The Dolphin PH, 165 Mare Street, was remodelled around 1900 with elaborate tiling by W. B. Simpson & Sons including two large hand-painted panels near the original entrances, one showing the Greek poet Arion who was saved from drowning by a dolphin. Further north on Mare Street is the Hackney Empire (1901, architect Frank Matcham), with an exuberant buff terracotta exterior (by the Hathern Station Brick and Terra Cotta Company) including twin domes, taken down for safety reasons in 1979 along with the Doulton statue of Euterpe, the muse of music. All were reinstated in 1988 after a public enquiry report insisted on their restoration in terracotta rather than substitution with another material or removal, and Shaws of Darwen produced all the new terracotta work; the building, used for bingo for many years, was returned to theatre use in 2003.[1] At the road junction just to the north, facing Amhurst Road, is Hackney Central railway station, marked by its streamlined ‘BR’ leaning tower forecourt sign in pale blue, white and red tiles; it probably dates from around 1980.

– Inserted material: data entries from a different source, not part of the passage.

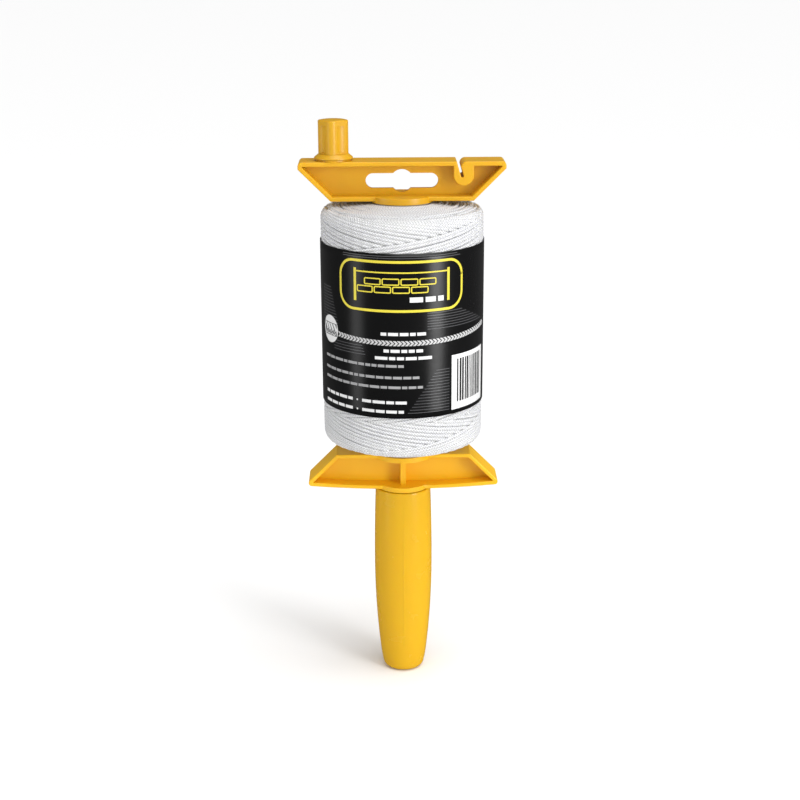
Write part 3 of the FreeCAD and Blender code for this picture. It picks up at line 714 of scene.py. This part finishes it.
def build_studio():
    floor_mesh = bpy.data.meshes.new("floor")
    wide = 80.0
    corners = [(-wide, -wide, 0), (wide, -wide, 0), (wide, wide, 0), (-wide, wide, 0)]
    floor_mesh.from_pydata(corners, [], [(0, 1, 2, 3)])
    paper = Shader("studio_floor", Roughness=0.9)
    paper.surface.inputs["Base Color"].default_value = (FLOOR_TONE, FLOOR_TONE, FLOOR_TONE, 1.0)
    floor_mesh.materials.append(paper.material)
    floor = bpy.data.objects.new("floor", floor_mesh)
    bpy.context.scene.collection.objects.link(floor)
    floor.visible_glossy = False

    world = bpy.data.worlds.new("studio")
    world.use_nodes = True
    tree = world.node_tree
    background = tree.nodes["Background"]
    background.inputs["Color"].default_value = (1.0, 1.0, 1.0, 1.0)
    rays = tree.nodes.new("ShaderNodeLightPath")
    strength = tree.nodes.new("ShaderNodeMapRange")
    tree.links.new(rays.outputs["Is Glossy Ray"], strength.inputs["Value"])
    strength.inputs["To Min"].default_value = ROOM_LIGHT
    strength.inputs["To Max"].default_value = ROOM_MIRRORED
    seen = tree.nodes.new("ShaderNodeMapRange")
    tree.links.new(rays.outputs["Is Camera Ray"], seen.inputs["Value"])
    tree.links.new(strength.outputs[0], seen.inputs["To Min"])
    seen.inputs["To Max"].default_value = ROOM_SEEN
    tree.links.new(seen.outputs[0], background.inputs["Strength"])
    bpy.context.scene.world = world
    bpy.context.scene.view_settings.view_transform = "Standard"

    sky = bpy.data.lights.new("sky", "SUN")
    sky.energy, sky.angle = 1.9, math.radians(50.0)
    overhead = bpy.data.objects.new("sky", sky)
    overhead.rotation_euler = Vector((-0.25, 0.2, -1.0)).to_track_quat("-Z", "Y").to_euler()
    bpy.context.scene.collection.objects.link(overhead)

    def softbox(name, place, wide, tall, power):
        light = bpy.data.lights.new(name, "AREA")
        light.shape = "RECTANGLE"
        light.size, light.size_y, light.energy = wide, tall, power
        lamp = bpy.data.objects.new(name, light)
        lamp.location = place
        lamp.rotation_euler = (Vector(AIM) - Vector(place)).to_track_quat("-Z", "Y").to_euler()
        bpy.context.scene.collection.objects.link(lamp)

    softbox("key", (0.8, -0.75, 0.25), 0.35, 1.0, 9.5)
    softbox("fill", (-0.95, -0.4, 0.2), 0.3, 1.0, 2.2)


def build_camera():
    turn, tilt, roll = (math.radians(part) for part in (CAMERA_TURN, CAMERA_TILT, CAMERA_ROLL))
    view = Vector((-math.sin(turn) * math.cos(tilt), math.cos(turn) * math.cos(tilt),
                   -math.sin(tilt)))
    lens = bpy.data.cameras.new("camera")
    lens.lens = LENS
    camera = bpy.data.objects.new("camera", lens)
    camera.location = CAMERA_PLACE
    aimed = view.to_track_quat("-Z", "Y") @ Quaternion((0.0, 0.0, 1.0), roll)
    camera.rotation_euler = aimed.to_euler()
    bpy.context.scene.collection.objects.link(camera)
    bpy.context.scene.camera = camera


build_winding()
build_label()
finish_cad()
build_parting_lines()
build_studio()
build_camera()
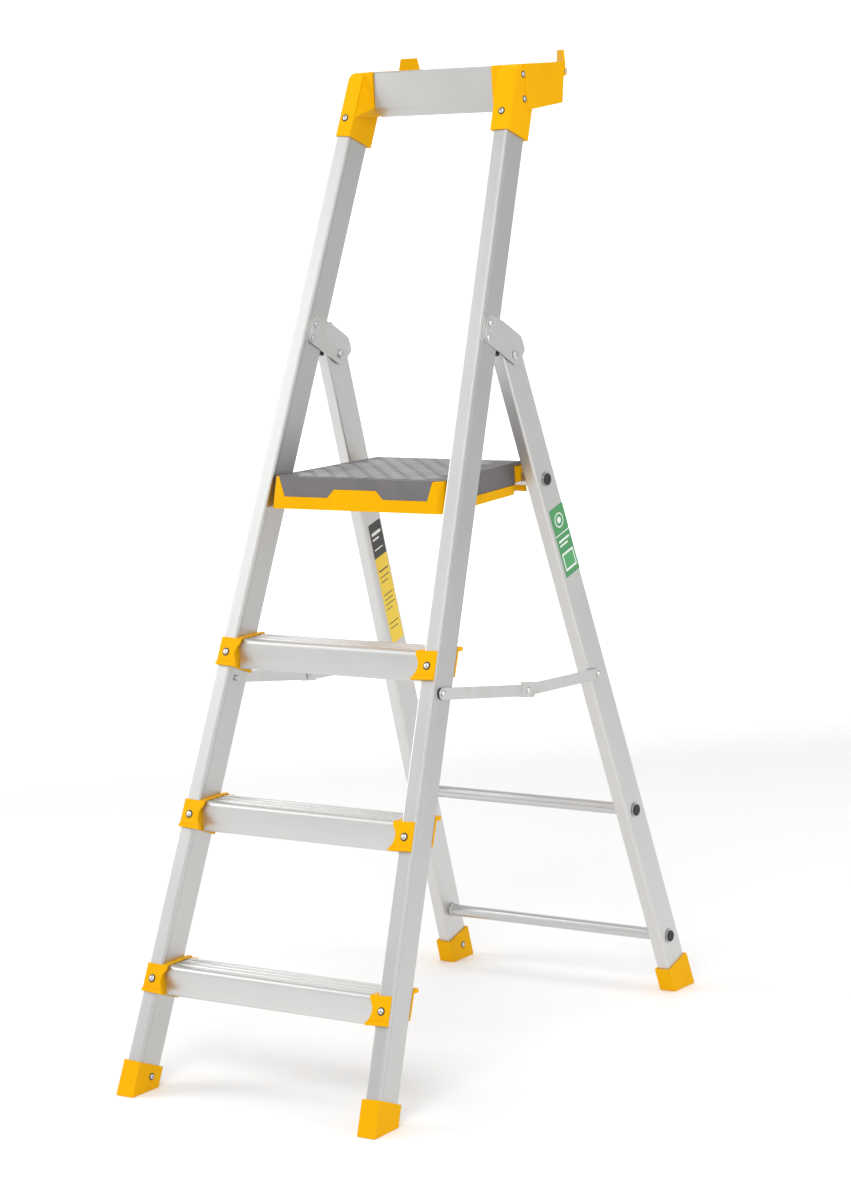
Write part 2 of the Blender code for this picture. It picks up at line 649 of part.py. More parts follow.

The Suleymaniye Mosque (1993-8, architect Osman Sahan), 212-6 Kingsland Road, is decorated with much Iznik-style tiling (1999) made by the Guven Cini factory at Kutahya in western Turkey. The firm, which has produced art tiles since 1940, has supplied tiles for many recent mosques in Germany and Turkey.


The 1915 frontage of the Adam and Eve, Homerton High Street, is in purple faience with Doulton Carraraware above, the latter including a large pub sign modelled by John Broad.[2]


In Charles Square, off Old Street, is the Charles Square Mural (1999) designed by Neil Irons and made at Hackney City Farm by Irons and S. Bird. The ceramic mural, commissioned by Hackney Council, is nearly 70 feet long and about 6 feet high, and uses on-glaze enamels to portray local scenes.

Lea Bridge

The Rise and Shine Magic Fish (1990-1, designed and made by Kate Malone) protrude from the waters of the Hackney Marshes Nature Reserve, part of the Lea Valley Park off Lea Bridge Road. The massive stoneware forms of two carp, a pike and a rudd, all English freshwater fish, are between three and four feet in height and were intended to educate and entertain visitors to the Reserve.

Stoke Newington

Inside the Rochester Castle (1892-3, architects G. R. Crickmay & Sons), 143-5 Stoke Newington High Street, is lavish wall tiling including several pictorial panels of allegorical figures.


1.^         Julia Abel Smith, 'Decorating a Revival', Country Life, 184, 1st November 1990, pp94-96.
2.^         Philip Ward-Jackson, Public Sculpture of the City of London. Public Sculpture of Britain (Liverpool University Press, Liverpool, 2003), p452.